One major unusual consequence of these earthquakes was widespread liquefaction throughout the northern and eastern suburbs of the city. Liquefaction occurs when the vibration of subsoils causes sand and silt to liquefy and breach the surface. The February and June earthquakes resulted in excess of 580,000 tonnes of sand and silt erupting and ‘flooding’ streets and properties. This liquefied sediment also flooded into streams from the bed, banks and via the stormwater system. As a result, numerous small tributary streams received catastrophic waves of sediment up to 1 m deep, which completely filled in some streams and severely clogged others.

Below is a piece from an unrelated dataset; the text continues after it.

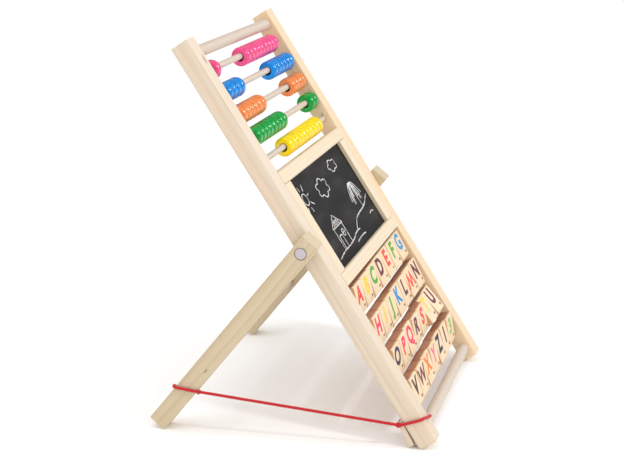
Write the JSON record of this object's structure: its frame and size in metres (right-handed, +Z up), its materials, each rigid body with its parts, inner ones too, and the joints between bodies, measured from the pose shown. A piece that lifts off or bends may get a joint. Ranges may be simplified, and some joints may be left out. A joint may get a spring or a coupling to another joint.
{
  "type": "children's learning easel",
  "caption": "Wooden A-frame learning easel with abacus rods, a chalkboard and rows of turning letter blocks, folding legs and a stay cord.",
  "frame": {"origin": "on the floor, midway between the stiles, midway between the front of the stiles' feet and the rear of the legs' feet", "axes": "+X to the viewer's right, +Z up, and the board faces -Y, leaning back 32 degrees from upright"},
  "size_m": [0.2719, 0.2704, 0.3657],
  "materials": {
    "stile": "satin",
    "panel": "satin",
    "leg": "satin",
    "dowel": "satin",
    "block": "satin",
    "pin": "satin",
    "axle": "satin",
    "chalkboard": "matt, with faint chalk dust",
    "cord": "twisted cotton",
    "bead_pink": "gloss paint on wood",
    "bead_blue": "gloss paint on wood",
    "bead_orange": "gloss paint on wood",
    "bead_green": "gloss paint on wood",
    "bead_yellow": "gloss paint on wood"
  },
  "bodies": {
    "frame": {"left_stile": "stile", "right_stile": "stile", "top_dowel": "dowel", "bottom_dowel": "dowel", "upper_rail": "panel", "lower_rail": "panel", "left_strip": "panel", "right_strip": "panel", "chalkboard": "chalkboard", "abacus_rods": "dowel", "block_axles": "axle", "left_pivot_pin": "pin", "right_pivot_pin": "pin", "foot_wedge": "dowel", "foot_loop": "cord", "cord_knot": "cord", "stay_cord": "cord"},
    "legs": {"left_leg": "leg", "right_leg": "leg", "leg_spreader": "dowel", "leg_loop": "cord"},
    "pink_bead_left": {"pink_bead_left": "bead_pink"},
    "pink_beads_right": {"pink_beads_right": "bead_pink"},
    "blue_beads_left": {"blue_beads_left": "bead_blue"},
    "blue_beads_right": {"blue_beads_right": "bead_blue"},
    "orange_beads_left": {"orange_beads_left": "bead_orange"},
    "orange_beads_right": {"orange_beads_right": "bead_orange"},
    "green_beads_left": {"green_beads_left": "bead_green"},
    "green_beads_right": {"green_beads_right": "bead_green"},
    "yellow_beads": {"yellow_beads": "bead_yellow"},
    "block_a": {"block_a": "block"},
    "block_b": {"block_b": "block"},
    "block_c": {"block_c": "block"},
    "block_d": {"block_d": "block"},
    "block_e": {"block_e": "block"},
    "block_f": {"block_f": "block"},
    "block_g": {"block_g": "block"},
    "block_h": {"block_h": "block"},
    "block_i": {"block_i": "block"},
    "block_j": {"block_j": "block"},
    "block_k": {"block_k": "block"},
    "block_l": {"block_l": "block"},
    "block_m": {"block_m": "block"},
    "block_n": {"block_n": "block"},
    "block_o": {"block_o": "block"},
    "block_p": {"block_p": "block"},
    "block_q": {"block_q": "block"},
    "block_r": {"block_r": "block"},
    "block_s": {"block_s": "block"},
    "block_t": {"block_t": "block"},
    "block_u": {"block_u": "block"},
    "block_v": {"block_v": "block"},
    "block_w": {"block_w": "block"},
    "block_x": {"block_x": "block"},
    "block_y": {"block_y": "block"},
    "block_z": {"block_z": "block"},
    "block_1": {"block_1": "block"},
    "block_3": {"block_3": "block"}
  },
  "joints": [
    {"name": "leg_fold", "type": "hinge", "parent": "frame", "child": "legs", "pos_m": [0, -0.01752, 0.18365], "axis": [1, 0, 0], "range_deg": [-61.3, 0], "deforming": ["stay_cord"]},
    {"name": "pink_bead_left_slide", "type": "slide", "parent": "frame", "child": "pink_bead_left", "axis": [1, 0, 0], "range_m": [-0.0087, 0.0347]},
    {"name": "pink_beads_right_slide", "type": "slide", "parent": "frame", "child": "pink_beads_right", "axis": [1, 0, 0], "range_m": [-0.0347, 0.0117]},
    {"name": "blue_beads_left_slide", "type": "slide", "parent": "frame", "child": "blue_beads_left", "axis": [1, 0, 0], "range_m": [-0.0047, 0.0422]},
    {"name": "blue_beads_right_slide", "type": "slide", "parent": "frame", "child": "blue_beads_right", "axis": [1, 0, 0], "range_m": [-0.0422, 0.0007]},
    {"name": "orange_beads_left_slide", "type": "slide", "parent": "frame", "child": "orange_beads_left", "axis": [1, 0, 0], "range_m": [-0.0057, 0.0417]},
    {"name": "orange_beads_right_slide", "type": "slide", "parent": "frame", "child": "orange_beads_right", "axis": [1, 0, 0], "range_m": [-0.0417, 0.0007]},
    {"name": "green_beads_left_slide", "type": "slide", "parent": "frame", "child": "green_beads_left", "axis": [1, 0, 0], "range_m": [-0.0087, 0.0402]},
    {"name": "green_beads_right_slide", "type": "slide", "parent": "frame", "child": "green_beads_right", "axis": [1, 0, 0], "range_m": [-0.0402, 0.0007]},
    {"name": "yellow_beads_slide", "type": "slide", "parent": "frame", "child": "yellow_beads", "axis": [1, 0, 0], "range_m": [-0.0627, 0.0277]},
    {"name": "block_a_turn", "type": "hinge", "parent": "frame", "child": "block_a", "pos_m": [-0.081, -0.05149, 0.12646], "axis": [1, 0, 0], "continuous": true},
    {"name": "block_b_turn", "type": "hinge", "parent": "frame", "child": "block_b", "pos_m": [-0.054, -0.05149, 0.12646], "axis": [1, 0, 0], "continuous": true},
    {"name": "block_c_turn", "type": "hinge", "parent": "frame", "child": "block_c", "pos_m": [-0.027, -0.05149, 0.12646], "axis": [1, 0, 0], "continuous": true},
    {"name": "block_d_turn", "type": "hinge", "parent": "frame", "child": "block_d", "pos_m": [0, -0.05149, 0.12646], "axis": [1, 0, 0], "continuous": true},
    {"name": "block_e_turn", "type": "hinge", "parent": "frame", "child": "block_e", "pos_m": [0.027, -0.05149, 0.12646], "axis": [1, 0, 0], "continuous": true},
    {"name": "block_f_turn", "type": "hinge", "parent": "frame", "child": "block_f", "pos_m": [0.054, -0.05149, 0.12646], "axis": [1, 0, 0], "continuous": true},
    {"name": "block_g_turn", "type": "hinge", "parent": "frame", "child": "block_g", "pos_m": [0.081, -0.05149, 0.12646], "axis": [1, 0, 0], "continuous": true},
    {"name": "block_h_turn", "type": "hinge", "parent": "frame", "child": "block_h", "pos_m": [-0.081, -0.06924, 0.09806], "axis": [1, 0, 0], "continuous": true},
    {"name": "block_i_turn", "type": "hinge", "parent": "frame", "child": "block_i", "pos_m": [-0.054, -0.06924, 0.09806], "axis": [1, 0, 0], "continuous": true},
    {"name": "block_j_turn", "type": "hinge", "parent": "frame", "child": "block_j", "pos_m": [-0.027, -0.06924, 0.09806], "axis": [1, 0, 0], "continuous": true},
    {"name": "block_k_turn", "type": "hinge", "parent": "frame", "child": "block_k", "pos_m": [0, -0.06924, 0.09806], "axis": [1, 0, 0], "continuous": true},
    {"name": "block_l_turn", "type": "hinge", "parent": "frame", "child": "block_l", "pos_m": [0.027, -0.06924, 0.09806], "axis": [1, 0, 0], "continuous": true},
    {"name": "block_m_turn", "type": "hinge", "parent": "frame", "child": "block_m", "pos_m": [0.054, -0.06924, 0.09806], "axis": [1, 0, 0], "continuous": true},
    {"name": "block_n_turn", "type": "hinge", "parent": "frame", "child": "block_n", "pos_m": [0.081, -0.06924, 0.09806], "axis": [1, 0, 0], "continuous": true},
    {"name": "block_o_turn", "type": "hinge", "parent": "frame", "child": "block_o", "pos_m": [-0.081, -0.08699, 0.06964], "axis": [1, 0, 0], "continuous": true},
    {"name": "block_p_turn", "type": "hinge", "parent": "frame", "child": "block_p", "pos_m": [-0.054, -0.08699, 0.06964], "axis": [1, 0, 0], "continuous": true},
    {"name": "block_q_turn", "type": "hinge", "parent": "frame", "child": "block_q", "pos_m": [-0.027, -0.08699, 0.06964], "axis": [1, 0, 0], "continuous": true},
    {"name": "block_r_turn", "type": "hinge", "parent": "frame", "child": "block_r", "pos_m": [0, -0.08699, 0.06964], "axis": [1, 0, 0], "continuous": true},
    {"name": "block_s_turn", "type": "hinge", "parent": "frame", "child": "block_s", "pos_m": [0.027, -0.08699, 0.06964], "axis": [1, 0, 0], "continuous": true},
    {"name": "block_t_turn", "type": "hinge", "parent": "frame", "child": "block_t", "pos_m": [0.054, -0.08699, 0.06964], "axis": [1, 0, 0], "continuous": true},
    {"name": "block_u_turn", "type": "hinge", "parent": "frame", "child": "block_u", "pos_m": [0.081, -0.08699, 0.06964], "axis": [1, 0, 0], "continuous": true},
    {"name": "block_v_turn", "type": "hinge", "parent": "frame", "child": "block_v", "pos_m": [-0.081, -0.10474, 0.04124], "axis": [1, 0, 0], "continuous": true},
    {"name": "block_w_turn", "type": "hinge", "parent": "frame", "child": "block_w", "pos_m": [-0.054, -0.10474, 0.04124], "axis": [1, 0, 0], "continuous": true},
    {"name": "block_x_turn", "type": "hinge", "parent": "frame", "child": "block_x", "pos_m": [-0.027, -0.10474, 0.04124], "axis": [1, 0, 0], "continuous": true},
    {"name": "block_y_turn", "type": "hinge", "parent": "frame", "child": "block_y", "pos_m": [0, -0.10474, 0.04124], "axis": [1, 0, 0], "continuous": true},
    {"name": "block_z_turn", "type": "hinge", "parent": "frame", "child": "block_z", "pos_m": [0.027, -0.10474, 0.04124], "axis": [1, 0, 0], "continuous": true},
    {"name": "block_1_turn", "type": "hinge", "parent": "frame", "child": "block_1", "pos_m": [0.054, -0.10474, 0.04124], "axis": [1, 0, 0], "continuous": true},
    {"name": "block_3_turn", "type": "hinge", "parent": "frame", "child": "block_3", "pos_m": [0.081, -0.10474, 0.04124], "axis": [1, 0, 0], "continuous": true}
  ]
}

The aims of this study were to determine the extent and magnitude of earthquake-derived sand and silt in the main urban streams of Christchurch, and also determine the impact on benthic invertebrate and fish communities; changes in hydrology and sewage impacts are not addressed here. Unfortunately, there is limited data on the benthic or fish communities at these sites prior to the earthquakes and so we have compared streams with minimal earthquake impacts with those more severely affected and assumed that major differences in communities are the result of earthquake impacts.

Methods

Study sites

Christchurch City lies on the eastern coastal edge of the Canterbury Plains, in the South Island of New Zealand. Christchurch prior to the earthquake of 4 September 2010 had a population of 376,700 (Christchurch City Council Citation2010). The city includes four major river systems. The Styx River to the north of the city is lightly urbanised with newer residential subdivisions and horticulture. In contrast, two other systems, the Avon and Heathcote rivers are almost entirely within the city's urban area, while the fourth, the Halswell River, lies on the southeastern boundary of the city and is lightly urbanised. This study focused on the two main central city rivers, the Avon and Heathcote, both of which flow west to east and are fed by numerous small first order springs and channelised water courses. The Avon is a third order river, with approximately 99 km of permanent waterways and 48 named tributaries (11 of which have ephemeral surface flow). The Heathcote is a fifth order river, with 62 km of waterways and 45 named tributaries, 15 of which are ephemeral tributaries. Both river systems flow into the Avon–Heathcote Estuary which forms the eastern boundary of the city. There are a number of other small first order channelised streams which are not connected to either the Avon or Heathcote rivers but which flow into the estuary and have not been included in this analysis.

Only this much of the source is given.